Bookstore and print shop may benefit from fee cuts2 min read



POTTERY TIME – Ke Dai, Art Major, 44, works on a project for her ceramics intermediate level class. The class is graded on participation, not on the quantity of projects.

Rachel Schemel

The elimination of materials fees at De Anza College will force students to start using the campus bookstore and print shop as the main suppliers for extra class materials starting next quarter.
Faculty are being encouraged to assign course packets and supplies available through the bookstore or electronically, including email, Course Studio or Catalyst, Letha Jeanpierre finance and educational resource vice president wrote in an email.

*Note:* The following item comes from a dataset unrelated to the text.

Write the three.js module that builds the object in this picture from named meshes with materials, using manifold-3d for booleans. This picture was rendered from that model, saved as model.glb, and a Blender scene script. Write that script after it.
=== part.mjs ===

Printing may be done at the library by a new print management system that will allow students to print materials as needed and pay with their student body
cards, she wrote.
The bookstore is beginning to make preparations for
the potential increase in revenue from supplies purchases. “We are hoping the change will
bring more students into the bookstore,” said Jeri Montgomery, bookstore director.

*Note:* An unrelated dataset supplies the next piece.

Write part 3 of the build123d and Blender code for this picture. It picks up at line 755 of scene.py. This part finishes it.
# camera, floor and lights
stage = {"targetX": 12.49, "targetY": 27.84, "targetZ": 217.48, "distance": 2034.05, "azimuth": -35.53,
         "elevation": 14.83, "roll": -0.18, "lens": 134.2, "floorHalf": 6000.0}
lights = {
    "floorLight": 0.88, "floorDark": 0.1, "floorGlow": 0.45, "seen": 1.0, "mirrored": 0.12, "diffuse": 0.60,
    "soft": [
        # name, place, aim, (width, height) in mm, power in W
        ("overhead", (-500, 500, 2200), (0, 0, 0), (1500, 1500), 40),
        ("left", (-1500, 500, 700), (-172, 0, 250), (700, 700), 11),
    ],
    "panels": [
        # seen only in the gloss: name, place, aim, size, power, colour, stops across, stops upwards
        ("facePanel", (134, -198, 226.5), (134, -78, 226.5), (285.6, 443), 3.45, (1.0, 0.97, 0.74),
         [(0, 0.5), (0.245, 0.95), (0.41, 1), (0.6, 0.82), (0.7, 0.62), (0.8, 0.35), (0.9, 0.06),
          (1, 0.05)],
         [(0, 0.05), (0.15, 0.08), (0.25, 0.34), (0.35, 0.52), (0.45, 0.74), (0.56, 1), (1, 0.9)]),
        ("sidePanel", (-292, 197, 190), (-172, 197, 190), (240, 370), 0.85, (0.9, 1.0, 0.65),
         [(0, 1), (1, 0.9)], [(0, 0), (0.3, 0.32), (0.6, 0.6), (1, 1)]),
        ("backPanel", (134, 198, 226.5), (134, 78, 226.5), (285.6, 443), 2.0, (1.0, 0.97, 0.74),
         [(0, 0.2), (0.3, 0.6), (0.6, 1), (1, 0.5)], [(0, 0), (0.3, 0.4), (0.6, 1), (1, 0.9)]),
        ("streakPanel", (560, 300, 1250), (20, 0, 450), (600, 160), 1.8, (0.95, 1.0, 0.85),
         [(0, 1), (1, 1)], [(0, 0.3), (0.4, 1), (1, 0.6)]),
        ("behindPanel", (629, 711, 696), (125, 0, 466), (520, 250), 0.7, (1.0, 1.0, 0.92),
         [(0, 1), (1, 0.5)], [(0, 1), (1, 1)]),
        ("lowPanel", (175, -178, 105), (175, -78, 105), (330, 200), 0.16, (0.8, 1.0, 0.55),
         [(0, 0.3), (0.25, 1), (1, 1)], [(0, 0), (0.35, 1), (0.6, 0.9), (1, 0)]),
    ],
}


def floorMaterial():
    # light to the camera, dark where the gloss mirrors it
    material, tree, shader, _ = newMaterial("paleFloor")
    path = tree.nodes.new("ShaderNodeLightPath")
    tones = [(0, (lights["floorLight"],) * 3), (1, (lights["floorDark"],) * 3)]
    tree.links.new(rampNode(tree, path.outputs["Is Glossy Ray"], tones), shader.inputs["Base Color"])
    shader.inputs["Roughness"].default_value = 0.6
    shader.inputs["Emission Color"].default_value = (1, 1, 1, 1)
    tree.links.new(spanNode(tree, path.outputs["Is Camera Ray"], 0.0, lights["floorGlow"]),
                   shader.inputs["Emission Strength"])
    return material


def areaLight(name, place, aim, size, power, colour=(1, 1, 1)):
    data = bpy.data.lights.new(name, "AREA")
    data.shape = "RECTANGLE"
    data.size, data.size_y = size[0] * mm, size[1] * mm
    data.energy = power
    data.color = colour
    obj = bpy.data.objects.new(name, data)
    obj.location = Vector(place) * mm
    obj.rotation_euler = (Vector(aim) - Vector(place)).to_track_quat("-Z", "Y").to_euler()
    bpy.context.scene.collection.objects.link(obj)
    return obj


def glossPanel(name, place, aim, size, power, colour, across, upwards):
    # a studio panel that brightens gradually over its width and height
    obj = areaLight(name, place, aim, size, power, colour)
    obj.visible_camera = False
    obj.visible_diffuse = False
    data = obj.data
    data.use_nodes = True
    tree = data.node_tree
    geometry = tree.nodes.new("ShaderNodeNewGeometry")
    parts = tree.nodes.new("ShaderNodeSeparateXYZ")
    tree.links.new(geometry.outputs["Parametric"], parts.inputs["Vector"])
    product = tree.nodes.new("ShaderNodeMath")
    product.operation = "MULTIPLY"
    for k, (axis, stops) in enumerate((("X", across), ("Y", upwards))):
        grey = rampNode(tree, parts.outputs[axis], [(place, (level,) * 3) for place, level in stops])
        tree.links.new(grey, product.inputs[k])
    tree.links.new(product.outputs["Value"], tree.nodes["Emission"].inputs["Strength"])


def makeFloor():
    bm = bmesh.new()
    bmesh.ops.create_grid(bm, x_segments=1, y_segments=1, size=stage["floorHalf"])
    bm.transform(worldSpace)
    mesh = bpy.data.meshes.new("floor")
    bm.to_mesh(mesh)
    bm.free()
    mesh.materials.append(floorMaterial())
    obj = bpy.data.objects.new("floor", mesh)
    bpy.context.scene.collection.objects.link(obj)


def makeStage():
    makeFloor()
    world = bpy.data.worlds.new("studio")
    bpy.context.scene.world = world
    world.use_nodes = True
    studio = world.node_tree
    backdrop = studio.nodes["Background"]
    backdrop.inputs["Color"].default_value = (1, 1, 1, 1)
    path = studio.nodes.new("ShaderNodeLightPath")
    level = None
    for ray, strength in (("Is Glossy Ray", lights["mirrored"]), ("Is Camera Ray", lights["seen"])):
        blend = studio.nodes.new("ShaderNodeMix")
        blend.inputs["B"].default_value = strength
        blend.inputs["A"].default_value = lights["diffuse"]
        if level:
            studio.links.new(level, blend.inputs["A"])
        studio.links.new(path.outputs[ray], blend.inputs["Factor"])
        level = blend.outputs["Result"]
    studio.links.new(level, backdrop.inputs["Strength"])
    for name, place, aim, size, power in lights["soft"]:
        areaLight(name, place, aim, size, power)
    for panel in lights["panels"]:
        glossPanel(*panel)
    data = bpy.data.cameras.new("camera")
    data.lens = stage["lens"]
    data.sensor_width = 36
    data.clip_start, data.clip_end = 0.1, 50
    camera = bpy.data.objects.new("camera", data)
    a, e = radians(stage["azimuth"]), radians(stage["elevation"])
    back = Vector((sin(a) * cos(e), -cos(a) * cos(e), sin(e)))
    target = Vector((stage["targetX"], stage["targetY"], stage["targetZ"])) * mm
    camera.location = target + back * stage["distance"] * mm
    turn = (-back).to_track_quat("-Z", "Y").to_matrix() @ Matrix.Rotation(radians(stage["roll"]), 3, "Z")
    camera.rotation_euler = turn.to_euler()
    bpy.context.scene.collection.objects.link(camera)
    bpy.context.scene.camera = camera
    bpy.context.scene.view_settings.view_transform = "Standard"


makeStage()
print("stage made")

 “We order in bulk which lowers the price,” Montgomery said, “and we have already negotiated prices.” The materials are then marked based on additional costs and to create revenue.
The print shop is preparing for a decrease in printing requests.

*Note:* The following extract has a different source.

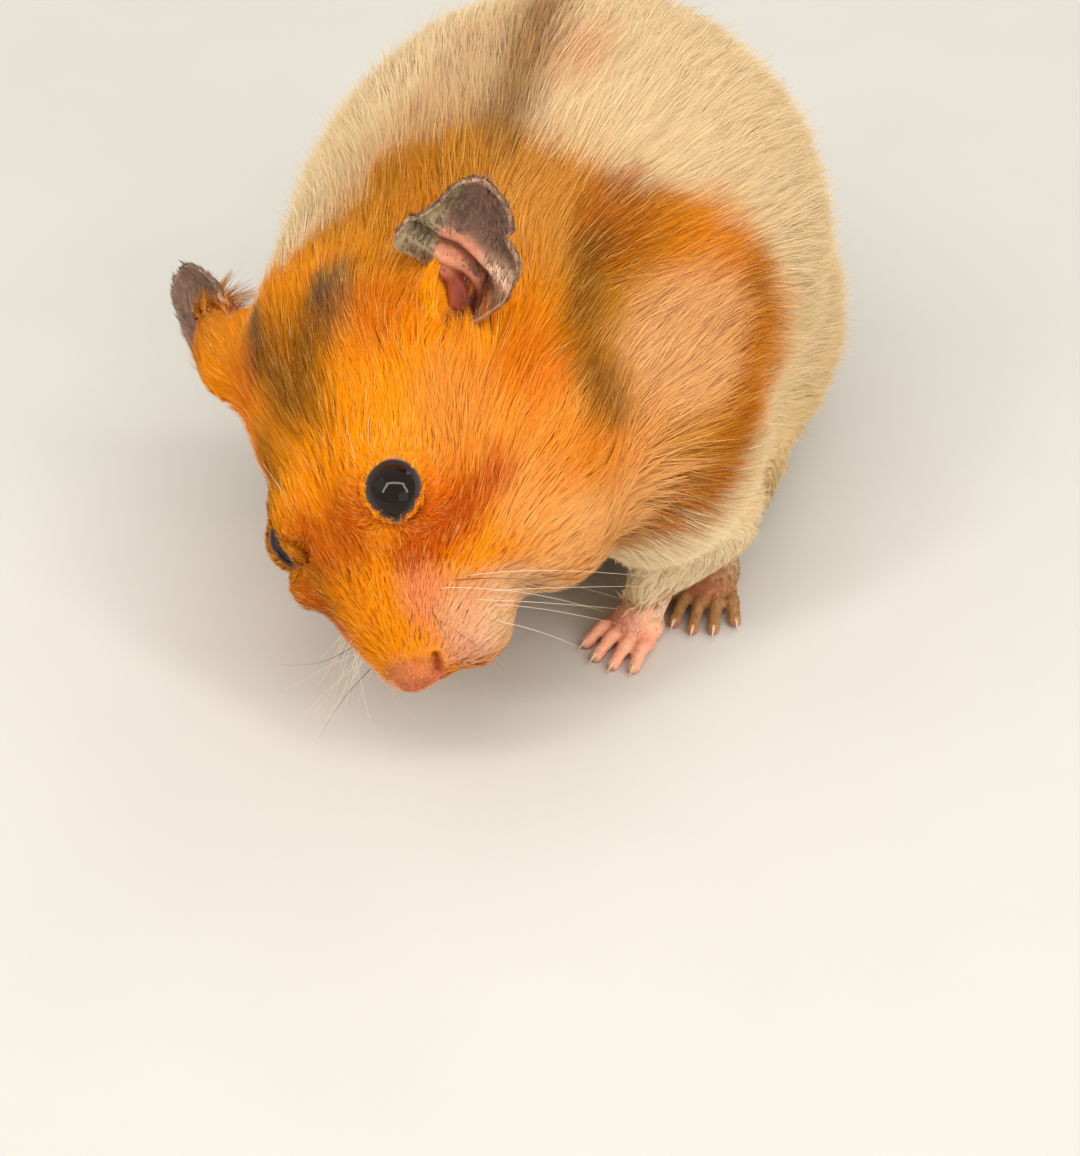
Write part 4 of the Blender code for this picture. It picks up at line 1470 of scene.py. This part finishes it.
# Whiskers of both pads, in the head's frame: root, way and length, and whether it is dark on the left.
WHISKERS = (
    ((-6.7, 7.0, 3.5), (1.6, 15.5, -9), 16, False),
    ((-7.6, 7.8, 2.4), (0.6, 12, -7), 17, True),
    ((-5.5, 7.1, 1.6), (0.7, 1.6, -4), 6.5, True),
    ((-4.3, 5.8, 2.1), (2.1, 1.4, -4), 7.5, True),
    ((-5.5, 6.0, 3.4), (6.7, 1.8, -3), 8, True),
    ((-4.2, 4.5, 3.3), (4.7, 1.0, 0.6), 5.5, True),
    ((-5.1, 4.7, 4.2), (3.9, 0.9, 2.2), 5.5, True),
    ((-6.3, 8.8, -2.9), (2.2, 9, -3), 10, False),
    ((-6.2, 8.4, -0.6), (2.2, 10, -5), 13, False),
    ((-7.4, 8.5, -1.6), (1.2, 9, -4), 15, False),
    ((-8.2, 8.8, 0.8), (0.4, 12, -6), 16, False),
    ((-5.0, 7.4, -3.2), (2, 6, -5), 9, False),
    ((-18.0, 5.0, 10.5), (-0.8, 0.3, 0.5), 5, False),
    ((-19.5, 6.5, 10.4), (-0.9, 0.4, 0.4), 5, False),
)
FAR_WHISKERS = 10  # more on the right pad, fanning down


def whisker_rows(dice):
    """Root, way, length and darkness of every whisker, in the head's frame."""
    rows = []
    for side in SIDES:
        for root, way, length, dark in WHISKERS:
            length *= dice.uniform(0.9, 1.1)
            rows.append((mirrored(root, side), mirrored(way, side), length, dark and side == 1))
    for number in range(FAR_WHISKERS):
        share = number / (FAR_WHISKERS - 1)
        root = (-4.4 - 2.6 * share, -5.6 - 1.8 * share, 3.0 - 4.2 * (number % 3) / 2)
        way = (2.6 - 3.2 * share, -6.0, -3.0 + 1.5 * (number % 3))
        rows.append((root, way, 12 + 5 * share, number % 5 == 2))
    return rows


def bristle(root, way, length, dark, bend):
    """One whisker's corners, with their normals and colours: thin rings along a drooping line."""
    side = np.cross(way, UP)
    side /= np.linalg.norm(side)
    top = np.cross(side, way)
    pale = np.array(linear("#f2e0c0"))
    rows = []
    for rung in range(WHISKER_RUNGS + 1):
        s = rung / WHISKER_RUNGS
        spot = root + way * length * s + (bend + WHISKER_SAG) * length * s * s
        spot[2] = max(spot[2], WHISKER_LOWEST)
        spot[1] = max(spot[1], WHISKERS_END + WHISKER_SHARE_AHEAD * (spot[1] - WHISKERS_END))
        radius = (DARK_RADIUS if dark else PALE_RADIUS) * (1 - s) ** 0.8 + TIP_RADIUS
        tone = mix(np.array(linear("#4a2a12")), pale, s * 0.5) if dark else pale
        for corner in range(WHISKER_SIDES):
            turn = corner * 2 * math.pi / WHISKER_SIDES
            out = side * math.cos(turn) + top * math.sin(turn)
            rows.append((spot + out * radius, out, tone))
    return rows


def bristle_faces():
    """The faces between the rings of one whisker, and its ends."""
    around = WHISKER_SIDES
    faces = []
    for first in range(0, WHISKER_RUNGS * around, around):
        for corner in range(around):
            a, b = first + corner, first + (corner + 1) % around
            faces += [(a, b + around, b), (a, a + around, b + around)]
    last = WHISKER_RUNGS * around
    return [*faces, (0, 1, 2), (last, last + 2, last + 1)]


def whiskers(skin, finish):
    """Tapering bristles that fan out from the pads, with a few over the eyes."""
    surface, _, tree = surface_of(skin)
    dice = np.random.default_rng(7)
    roots, ways, lengths, dark = zip(*whisker_rows(dice))
    roots = surface[near(tree, from_head(roots))]
    ways = directed(unit(np.array(ways)))
    bends = dice.normal(0, 0.12, (len(roots), 3))
    rows = [row for one in zip(roots, ways, lengths, dark, bends) for row in bristle(*one)]
    corners, facing, tints = (np.array(part) for part in zip(*rows))
    mesh_piece("whiskers", corners, repeated(bristle_faces(), len(roots)), facing, tints, finish)


# ---------------------------------------------------------------- light, floor and camera

FOCAL, SENSOR = 78.48, 36.0
CAMERA_TURN, CAMERA_RISE, CAMERA_DISTANCE = 20, 42, 240
AIM_FROM_EYE = (13.51, 2.35, -8.74)  # what the camera aims at, from the left eye's middle
LIT_SPOT = Vector((0, 0, 0.02))  # in metres
SKY_STRENGTH = 0.76
FLOOR_HALF = 1.5  # metres
# A window of three strips round the camera: name, degrees across and above its line, size in metres, watts.
WINDOW = (
    ("window_top", 0, 27, (0.6, 0.06), 1.15),
    ("window_left", -36, 8, (0.06, 0.26), 0.5),
    ("window_right", 36, 8, (0.06, 0.26), 0.5),
)
WINDOW_AWAY = 0.5
# The other lights: name, place and size in metres, watts.
LIGHTS = (
    ("fill", (0.85, -0.7, 0.3), (0.7, 0.7), 1.25),
    ("far_fill", (-0.8, -0.4, 0.6), (0.7, 0.7), 0.75),
    ("rim", (0.2, 0.9, 0.8), (0.6, 0.4), 1.6),
)


def towards_camera():
    turn, rise = math.radians(CAMERA_TURN), math.radians(CAMERA_RISE)
    return Vector((math.sin(turn) * math.cos(rise), -math.cos(turn) * math.cos(rise), math.sin(rise)))


def make_camera():
    back = towards_camera()
    data = bpy.data.cameras.new("camera")
    data.lens, data.sensor_width, data.sensor_fit = FOCAL, SENSOR, "AUTO"
    data.clip_start, data.clip_end = 0.01, 10
    camera = link("camera", data)
    camera.location = vec(eye_middle(1) + Vector(AIM_FROM_EYE) + back * CAMERA_DISTANCE)
    camera.rotation_euler = (-back).to_track_quat("-Z", "Y").to_euler()
    bpy.context.scene.camera = camera


def softbox(name, spot, size, power):
    """A rectangular white light that faces the animal."""
    data = bpy.data.lights.new(name, "AREA")
    data.shape, data.size, data.size_y, data.energy = "RECTANGLE", size[0], size[1], power
    lamp = link(name, data)
    lamp.location = spot
    lamp.rotation_euler = (LIT_SPOT - Vector(spot)).to_track_quat("-Z", "Y").to_euler()


def seen_from_camera(across, above):
    """A place that many degrees across and above the line from the animal to the camera."""
    back = towards_camera()
    right = UP.cross(back).normalized()
    level = back * math.cos(math.radians(across)) + right * math.sin(math.radians(across))
    way = level * math.cos(math.radians(above)) + back.cross(right) * math.sin(math.radians(above))
    return tuple(way * WINDOW_AWAY)


def studio():
    """The floor, a pale sky and the lights."""
    shape = bmesh.new()
    bmesh.ops.create_grid(shape, x_segments=8, y_segments=8, size=FLOOR_HALF)
    floor = to_object("floor", shape)
    floor.data.materials.append(floor_finish())
    world = bpy.data.worlds.new("studio")
    bpy.context.scene.world = world
    world.use_nodes = True
    sky = world.node_tree.nodes["Background"]
    sky.inputs["Color"].default_value = (*linear("#f4f1ea"), 1)
    sky.inputs["Strength"].default_value = SKY_STRENGTH
    for name, across, above, size, power in WINDOW:
        softbox(name, seen_from_camera(across, above), size, power)
    for light in LIGHTS:
        softbox(*light)
    bpy.context.scene.view_settings.view_transform = "Standard"


def build():
    make_camera()
    skin = body_skin()
    paint(skin, skin_colours(vertices_of(skin)[0]))
    fur = fur_finish()
    paws = paw(FEET[0])
    join(paws, [paw(node) for node in FEET[1:]])
    grow_sparse_coat(paws, PAW_COAT, fur, PAW_HABIT)
    grow_whole_coat(skin, paws, fur)
    horn = claw_finish()
    for node in FEET:
        claws(node, horn)
    whiskers(skin, fur)
    ears = ear(1)
    join(ears, [ear(-1)])
    grow_sparse_coat(ears, EAR_COAT, fur, EAR_HABIT)
    join(skin, [ears, paws, *map(lids, SIDES)])
    finish_piece(skin, skin_finish())
    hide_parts(*FLESH, *BARE)
    wet = eye_finish()
    for side in SIDES:
        eyeball(side, wet)
    studio()


build()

“The amount of printing will be less, so we’ll have the faculty do more syllabuses to increase revenue,” said Jose Menendez, director of printing services. “Also we’re going to be marketing more for students to use the services.”
Instructors need to submit any handouts to the print shop for printing because De Anza is looking at a Copyright Clearance Center program next quarter to avoid potential infringements, said Jeanpierre.
Art is one of the departments affected the most by the removal of materials fees.
“It is really hard for us to get the materials that students would really need to get them started,” said Diane Pierce, photography instructor. “It’s not like every store has those materials.”
Materials fees used to pay for demonstrations and divided bulk supply orders are measures taken to minimize students’ expenditures, Pierce said.
The bookstore used to act as a local supplier to students, but has often experienced delays, Pierce said. The delay can cause students to not have the materials when needed.
Instructors are concerned that some courses require specific materials students may have trouble finding.
“It is a very simple mistake for a beginning ceramic student to confuse cone 010 with
cone 10, yet the consequences are disastrous to our equipment,” said Rocky Lewycky, head of Ceramics Department.
 Manufacturing and computer numerical control students use metal 12 feet long, said Jeanpierre. “I can’t see them (the bookstore) carrying that kind of stuff.”
Not all classes can provide required materials without the materials fees. Some classes will be able to restore the materials fees in the upcoming fall quarter.
The departments allowed to continue materials fees will be expected to keep track of the materials and matched funding.
Jeanpierre said, “Anyone who is restored, I will have to ask permission from the vice chancellor and assure accountability.”